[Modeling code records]
-----

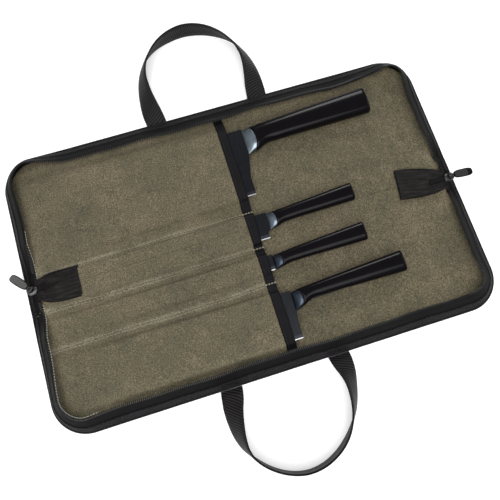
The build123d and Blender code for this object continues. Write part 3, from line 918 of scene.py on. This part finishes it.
# Sliders, closed chain and pulls
# Each slider is cast zinc, nickel plated, with a bridge over a pin. Its pull is a steel link
# moulded into a rubber paddle: light grey on the left, dark with a black end cap on the right.
SLIDER_X = {"left": -222.5, "right": 222.5}
SLIDER_Y = {"left": 2.0, "right": -8.5}
PULL_HEADING = {"left": 131.0, "right": 0.0}
PADDLE_TURN = {"left": 0.0, "right": -4.0}
PULL_END = {"left": 25.0, "right": 24.6}
CAP_LENGTH = {"left": 0.9, "right": 5.4}
CHAIN_HEIGHT = 12.4
CHAIN_TEETH, CHAIN_PITCH = 15, 1.25
CHAIN_RINGS = ((-0.75, 0.42), (0.45, 0.5), (0.85, 0.3))
PIN_HEIGHT = 17.0
EYE_RADIUS = 1.35
nickel = Finish("dark_nickel", (0.12, 0.12, 0.125), 0.28, Metallic=1.0)
tarnish = nickel.cloudy(4, 3)
nickel.feed("Base Color", nickel.mixed(tarnish, (0.015, 0.015, 0.016), (0.16, 0.16, 0.165)))
nickel.feed("Roughness", tarnish * 0.3 + 0.15)
nickel.raise_by(nickel.cloudy(1.6, 2), 0.06)


def moulded(name, colour, pale, pitch):
    rubber = Finish(name, colour, 0.6, Specular_IOR_Level=0.1)
    scuffs = rubber.cloudy(2.4, 3, 0.6)
    rubber.feed("Base Color", rubber.mixed(scuffs, colour, pale))
    rubber.feed("Roughness", scuffs * 0.2 + 0.5)
    rubber.raise_by(scuffs + rubber.cloudy(pitch, 1), 0.1)
    return rubber


grey_rubber = moulded("grey_rubber", (0.058, 0.058, 0.056), (0.115, 0.115, 0.112), 1.1)
dark_rubber = moulded("dark_rubber", (0.018, 0.018, 0.0183), (0.040, 0.040, 0.0405), 1.1)
black_rubber = moulded("black_rubber", (0.001, 0.001, 0.001), (0.0035, 0.0035, 0.0036), 0.8)


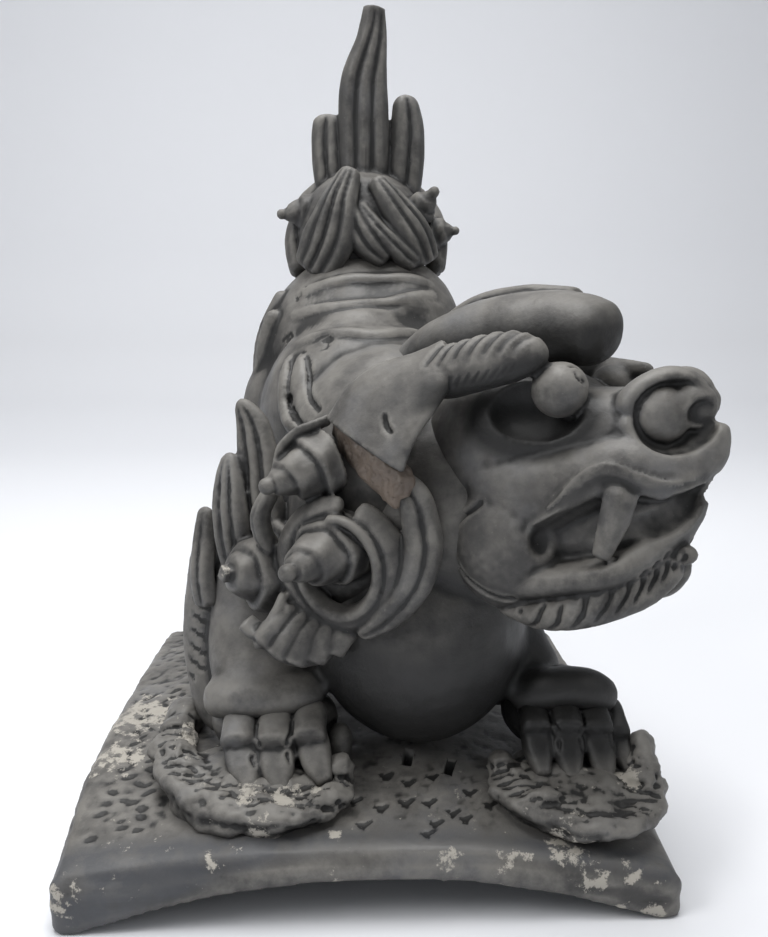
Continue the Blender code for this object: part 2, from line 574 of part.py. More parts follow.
def fired_clay():
    material = bpy.data.materials.new("smoked_tile")
    material.use_nodes = True
    shader = material.node_tree.nodes["Principled BSDF"]
    shader.inputs["Base Color"].default_value = (0.105, 0.105, 0.108, 1)
    shader.inputs["Roughness"].default_value = 0.55
    shader.inputs["Metallic"].default_value = 0
    return material


def main():
    for thing in list(bpy.data.objects):
        bpy.data.objects.remove(thing)
    pile = []
    trunk(pile)
    blank = fuse(to_object(pile, "blank"), BLANK_VOXEL, 10)
    pile = []
    tile(pile)
    ground(pile)
    add_shape(pile, blank)
    fringe(pile)
    paws(pile)
    head(pile)
    mane(pile)
    tail(pile)
    lion = fuse(to_object(pile, "ridge_lion"), FINE_VOXEL, 2)
    thin_out(lion, TRIANGLES)
    stand(lion)
    lion.data.materials.clear()
    lion.data.materials.append(fired_clay())
    group = bpy.data.collections.new("ridge_lion_ornament")
    bpy.context.scene.collection.children.link(group)
    bpy.context.scene.collection.objects.unlink(lion)
    group.objects.link(lion)


main()
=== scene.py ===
# %% [markdown]
# # A crouching lion for a roof ridge
# The lion, its mane, its tail and the arched tile under it are one fired piece in the CAD frame. Here the
# same piece is modelled again more finely, as clay is worked: soft masses first, then crisp parts, then the
# marks of the tools. Each mesh overlaps its neighbour at a joint where the potter luted clay to clay.

import math

import bmesh
import bpy
import numpy as np
from mathutils import Matrix, Vector, noise
from mathutils.bvhtree import BVHTree


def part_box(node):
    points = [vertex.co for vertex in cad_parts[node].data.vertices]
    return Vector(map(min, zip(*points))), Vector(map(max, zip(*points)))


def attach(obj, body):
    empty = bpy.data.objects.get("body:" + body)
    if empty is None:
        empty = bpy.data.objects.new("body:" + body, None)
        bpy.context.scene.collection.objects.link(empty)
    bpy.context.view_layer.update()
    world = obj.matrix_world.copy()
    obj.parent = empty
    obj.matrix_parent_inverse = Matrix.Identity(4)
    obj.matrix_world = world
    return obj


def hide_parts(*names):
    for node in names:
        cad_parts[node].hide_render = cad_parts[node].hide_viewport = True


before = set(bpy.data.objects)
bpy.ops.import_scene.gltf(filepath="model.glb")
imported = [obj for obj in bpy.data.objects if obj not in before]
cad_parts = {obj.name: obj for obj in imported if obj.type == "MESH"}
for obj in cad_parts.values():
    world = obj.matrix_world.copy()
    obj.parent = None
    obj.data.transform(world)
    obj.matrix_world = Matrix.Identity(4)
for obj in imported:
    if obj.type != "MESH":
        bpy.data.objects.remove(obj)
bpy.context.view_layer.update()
cad_low, cad_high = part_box("ridge_lion")
print("CAD box in mm", [round(v * 1000) for v in cad_high - cad_low])

# %% [markdown]
# ## The potter's hands
# Sizes are in millimetres in a design frame: X to the right of the tile's front edge, Y back from it, Z up.
# ORIGIN carries that frame onto the CAD frame. A roll of clay is a sphere drawn out along a curve, so it is
# closed from the start, and rolls that overlap are worked into one skin with a voxel remesh.

# %% Curves and the scene
MM = 0.001
ORIGIN = Vector((0.22, -130.48, 0)) * MM


def mm(*values):
    return Vector(values) * MM


def show(name, data):
    """Puts a mesh, a lamp or a camera into the scene under a name."""
    shown = bpy.data.objects.new(name, data)
    bpy.context.scene.collection.objects.link(shown)
    return shown


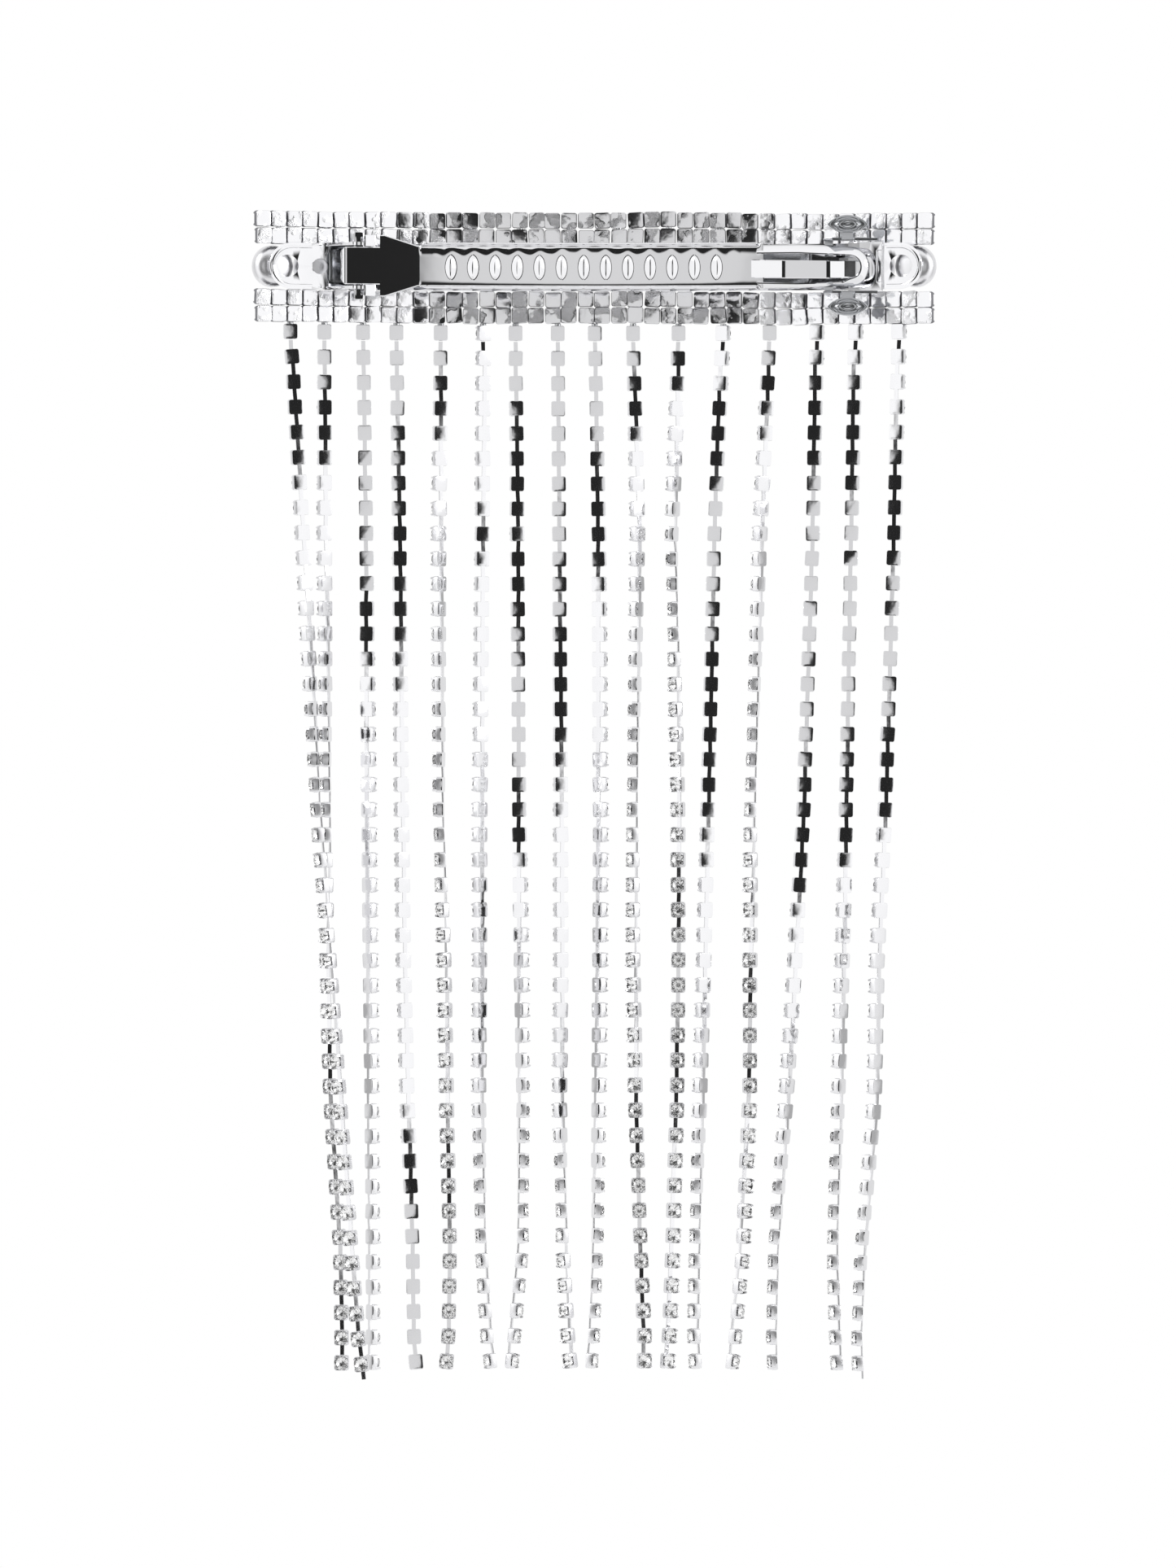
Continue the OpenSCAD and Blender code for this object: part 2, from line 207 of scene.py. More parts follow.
sheet = {"drop": 0.222, "half": 0.3}   # m
floorMesh = bpy.data.meshes.new("floor")
floorMesh.from_pydata([(x * sheet["half"], y * sheet["half"], -sheet["drop"])
                       for x, y in ((-1, -1), (1, -1), (1, 1), (-1, 1))], [], [(0, 1, 2, 3)])
floor = bpy.data.objects.new("floor", floorMesh)
bpy.context.scene.collection.objects.link(floor)
paper, paperTree = emptyMaterial("matt white paper")
paperSkin = addNode(paperTree, "ShaderNodeBsdfPrincipled",
                    {"Base Color": linearColour("#F4F4F4"), "Roughness": 0.9})
addNode(paperTree, "ShaderNodeOutputMaterial", None, {"Surface": paperSkin.outputs[0]})
floorMesh.materials.append(paper)
print("camera and studio ready")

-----

→ The exercise:
Repeat word for word the stretch of lines from the one with "lion.data.materials.append(fired_clay())" down to the one with "bpy.data.objects.remove(obj)", both included.

→ Correct result:
    lion.data.materials.append(fired_clay())
    group = bpy.data.collections.new("ridge_lion_ornament")
    bpy.context.scene.collection.children.link(group)
    bpy.context.scene.collection.objects.unlink(lion)
    group.objects.link(lion)


main()
=== scene.py ===
# %% [markdown]
# # A crouching lion for a roof ridge
# The lion, its mane, its tail and the arched tile under it are one fired piece in the CAD frame. Here the
# same piece is modelled again more finely, as clay is worked: soft masses first, then crisp parts, then the
# marks of the tools. Each mesh overlaps its neighbour at a joint where the potter luted clay to clay.

import math

import bmesh
import bpy
import numpy as np
from mathutils import Matrix, Vector, noise
from mathutils.bvhtree import BVHTree


def part_box(node):
    points = [vertex.co for vertex in cad_parts[node].data.vertices]
    return Vector(map(min, zip(*points))), Vector(map(max, zip(*points)))


def attach(obj, body):
    empty = bpy.data.objects.get("body:" + body)
    if empty is None:
        empty = bpy.data.objects.new("body:" + body, None)
        bpy.context.scene.collection.objects.link(empty)
    bpy.context.view_layer.update()
    world = obj.matrix_world.copy()
    obj.parent = empty
    obj.matrix_parent_inverse = Matrix.Identity(4)
    obj.matrix_world = world
    return obj


def hide_parts(*names):
    for node in names:
        cad_parts[node].hide_render = cad_parts[node].hide_viewport = True


before = set(bpy.data.objects)
bpy.ops.import_scene.gltf(filepath="model.glb")
imported = [obj for obj in bpy.data.objects if obj not in before]
cad_parts = {obj.name: obj for obj in imported if obj.type == "MESH"}
for obj in cad_parts.values():
    world = obj.matrix_world.copy()
    obj.parent = None
    obj.data.transform(world)
    obj.matrix_world = Matrix.Identity(4)
for obj in imported:
    if obj.type != "MESH":
        bpy.data.objects.remove(obj)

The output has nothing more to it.